The film, with a working title of No Escape, was produced between April 5 and May 12, 1950, with additional scenes and retakes completed between May 9 and May 11. Several Los Angeles-area locations were used: Griffith Observatory, Union Station, North Hollywood, an amusement pier in Ocean Park, the Wilshire Plaza Hotel and the Valley Vista Motel in the San Fernando Valley. Background shots were also filmed in Las Vegas and Chicago.

==Reception==
In a contemporary review for The New York Times, critic Bosley Crowther wrote: A new star named Charlton Heston—a tall, tweedy, rough-hewn sort of chap who looks like a triple-threat halfback on a midwestern college football team—is given an unfortunate send-off on the low and lurid level of crime in Hal Wallis' thriller ... He has a quiet but assertive magnetism, a youthful dignity and a plainly potential sense of timing that is the good actor's sine qua non. But in this "clutching hand" chiller, he is called upon to play nothing more complex or demanding than a crooked gambler marked for doom. ... But beyond that the role requires nothing. ... It looks as though Mr. Heston has been hopefully headed down the course of Alan Ladd.Critic Philip K. Scheuer of the Los Angeles Times wrote: "'Dark City' has the customary appearance of importance in attention to detail and story ramification; it simply doesn't hold up very well.
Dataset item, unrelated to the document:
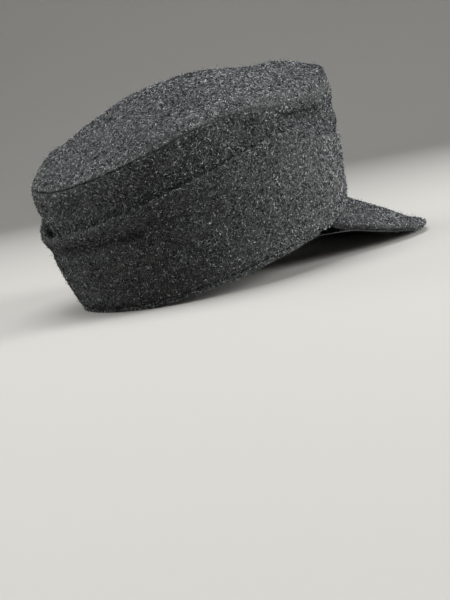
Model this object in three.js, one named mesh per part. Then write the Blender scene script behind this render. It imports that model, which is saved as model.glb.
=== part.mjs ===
// A field cap of grey wool: a domed oval top, a crown wall, a flap turned up all round and
// buttoned in front, a hem below the flap's fold, and a stiff peak covered on both faces.
// Millimetres, +Z up, the peak towards -Y and the wearer's right towards -X. The cap stands on
// the rear of its rim and on the front edge of its peak, with the origin under its middle.

import * as THREE from "three";
import { mergeVertices } from "three/addons/utils/BufferGeometryUtils.js";

// Angles run round the head in degrees: 0 is the front, 90 the wearer's left, -90 the right and
// 180 the rear. Heights are above the plane of the rim, before the cap is set down.

// The plan of every ring is an ellipse with slightly square corners and a narrower front.
const SQUARENESS = 2.15;
const FRONT_NARROWING = 0.03;

// Thickness of each wall.
const CROWN_CLOTH = 2.5;
const FLAP_CLOTH = 3.0;
const HEM_CLOTH = 2.0;
const PEAK_BOARD = 2.2;
const PEAK_LINING = 1.4;

// Room between pieces that touch on the real cap.
const SEAM_GAP = 0.3;
const PEAK_GROOVE = 0.5;

// The walls' mean radius, which turns an angle into a length along the cloth.
const WALL_RADIUS = 100;

// The crown wall from the rim (share 0) to the top seam (share 1).
const CROWN_SECTIONS = [
  { share: 0.0, halfLength: 104.6, halfWidth: 84.0, shift: 0.0 },
  { share: 0.1, halfLength: 104.8, halfWidth: 84.1, shift: 0.0 },
  { share: 0.25, halfLength: 105.9, halfWidth: 85.3, shift: -0.8 },
  { share: 0.5, halfLength: 110.7, halfWidth: 89.3, shift: -4.0 },
  { share: 0.65, halfLength: 112.2, halfWidth: 91.0, shift: -4.8 },
  { share: 0.8, halfLength: 114.1, halfWidth: 93.2, shift: -5.1 },
  { share: 1.0, halfLength: 117.2, halfWidth: 98.0, shift: -5.1 },
];

// How high the top seam runs, the same on both sides.
const SEAM_HEIGHTS = [
  { angle: 0, height: 96.0 },
  { angle: 15, height: 95.2 },
  { angle: 30, height: 92.7 },
  { angle: 45, height: 89.7 },
  { angle: 60, height: 88.5 },
  { angle: 71, height: 89.1 },
  { angle: 85, height: 92.4 },
  { angle: 97, height: 97.4 },
  { angle: 108, height: 100.3 },
  { angle: 117, height: 100.0 },
  { angle: 132, height: 96.0 },
  { angle: 147, height: 92.6 },
  { angle: 160, height: 90.4 },
  { angle: 180, height: 88.5 },
];

// The top panel along its middle line, from its front edge (place -1) to its rear edge (1).
const TOP_SPINE = [
  { place: -1.0, height: 96.0 },
  { place: -0.8, height: 116.3 },
  { place: -0.5, height: 117.0 },
  { place: 0.0, height: 127.9 },
  { place: 0.5, height: 118.2 },
  { place: 0.8, height: 98.5 },
  { place: 1.0, height: 88.5 },
];

// How late the top panel falls to its seam: a high power keeps it full up to the edge.
const TOP_FULLNESS = [
  { angle: 0, power: 5.5 },
  { angle: 35, power: 7.0 },
  { angle: 65, power: 3.6 },
  { angle: 100, power: 2.4 },
  { angle: 140, power: 2.9 },
  { angle: 180, power: 3.4 },
];

// The front corners of the top panel are pushed out, most at one angle and near the seam.
const TOP_CORNER = { angle: 42, angleSpread: 26, share: 0.93, shareSpread: 0.06, swell: 3.4 };

// The outside of the flap from its fold (share 0) to its upper edge (share 1).
const FLAP_SECTIONS = [
  { share: 0.0, halfLength: 108.6, halfWidth: 87.8, shift: 0.0 },
  { share: 0.33, halfLength: 112.5, halfWidth: 91.3, shift: -0.9 },
  { share: 0.66, halfLength: 115.9, halfWidth: 94.2, shift: -1.8 },
  { share: 1.0, halfLength: 118.6, halfWidth: 96.4, shift: -2.2 },
];

// The flap's upper edge and its lower fold, the same on both sides.
const FLAP_TOP = [
  { angle: 0, height: 50.0 },
  { angle: 20, height: 50.0 },
  { angle: 42, height: 53.9 },
  { angle: 63, height: 58.9 },
  { angle: 72, height: 62.4 },
  { angle: 78, height: 68.7 },
  { angle: 84, height: 74.6 },
  { angle: 94, height: 75.2 },
  { angle: 104, height: 74.6 },
  { angle: 112, height: 72.4 },
  { angle: 128, height: 68.4 },
  { angle: 146, height: 64.0 },
  { angle: 160, height: 61.3 },
  { angle: 180, height: 58.0 },
];
const FLAP_FOLD = [
  { angle: 0, height: 5.6 },
  { angle: 35, height: 4.4 },
  { angle: 60, height: 1.9 },
  { angle: 70, height: 0.5 },
  { angle: 75, height: 0.2 },
  { angle: 79, height: 3.4 },
  { angle: 90, height: 3.5 },
  { angle: 180, height: 3.5 },
];

// The flap's ends cross in front: the left end lies over the right one.
const FLAP_OVERLAP_DEG = 9;
const FLAP_LIFT = 3.5;
const FLAP_LIFT_FROM_DEG = 38;
const FLAP_LIFT_FULL_DEG = 13;
const FLAP_CORNER = 9;
const FLAP_EDGE_FLARE = 1.4;
const FLAP_EDGE_FLARE_SHARPNESS = 7;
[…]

Perhaps the boys sensed as much: Whenever events begin to sag of their own weight, Miss Scott is pushed into the spotlight to bemuse us with another torch ballad."

In his 1985 history of Paramount Pictures, film historian John Douglas Eames cited Dark City as another example of producer Hal Wallis's uncanny eye as a "star-spotter." Casting the inexperienced Heston in the leading role, he wrote, was a gamble that paid off: "The camera took an immediate liking to the strong new face, and so did the public." But Eames echoed contemporary reviews of the film by noting "this dark city had been visited too often before."

The film's legacy has fared somewhat better in the attitude of critics and historians of film noir. Spencer Selby's 1984 study of the genre, Dark City: the Film Noir, takes its title from the film and places it among the top 25 noir classics of all time, in the same company as Gilda, The Maltese Falcon, and Double Indemnity.

However, film-noir historian Carl Macek contends that while the film contains a premise and all the basic elements of a film noir, as well as "a tension and atmosphere that recalls the crisp, dark streets of films like The Street With No Name, Where the Sidewalk Ends and even T-Men," its "overriding sense of hope and compassion leads Dark City away from its invocation of the noir world." In the final analysis, It is "a vision of the noir world without the emphasis of the noir ethos."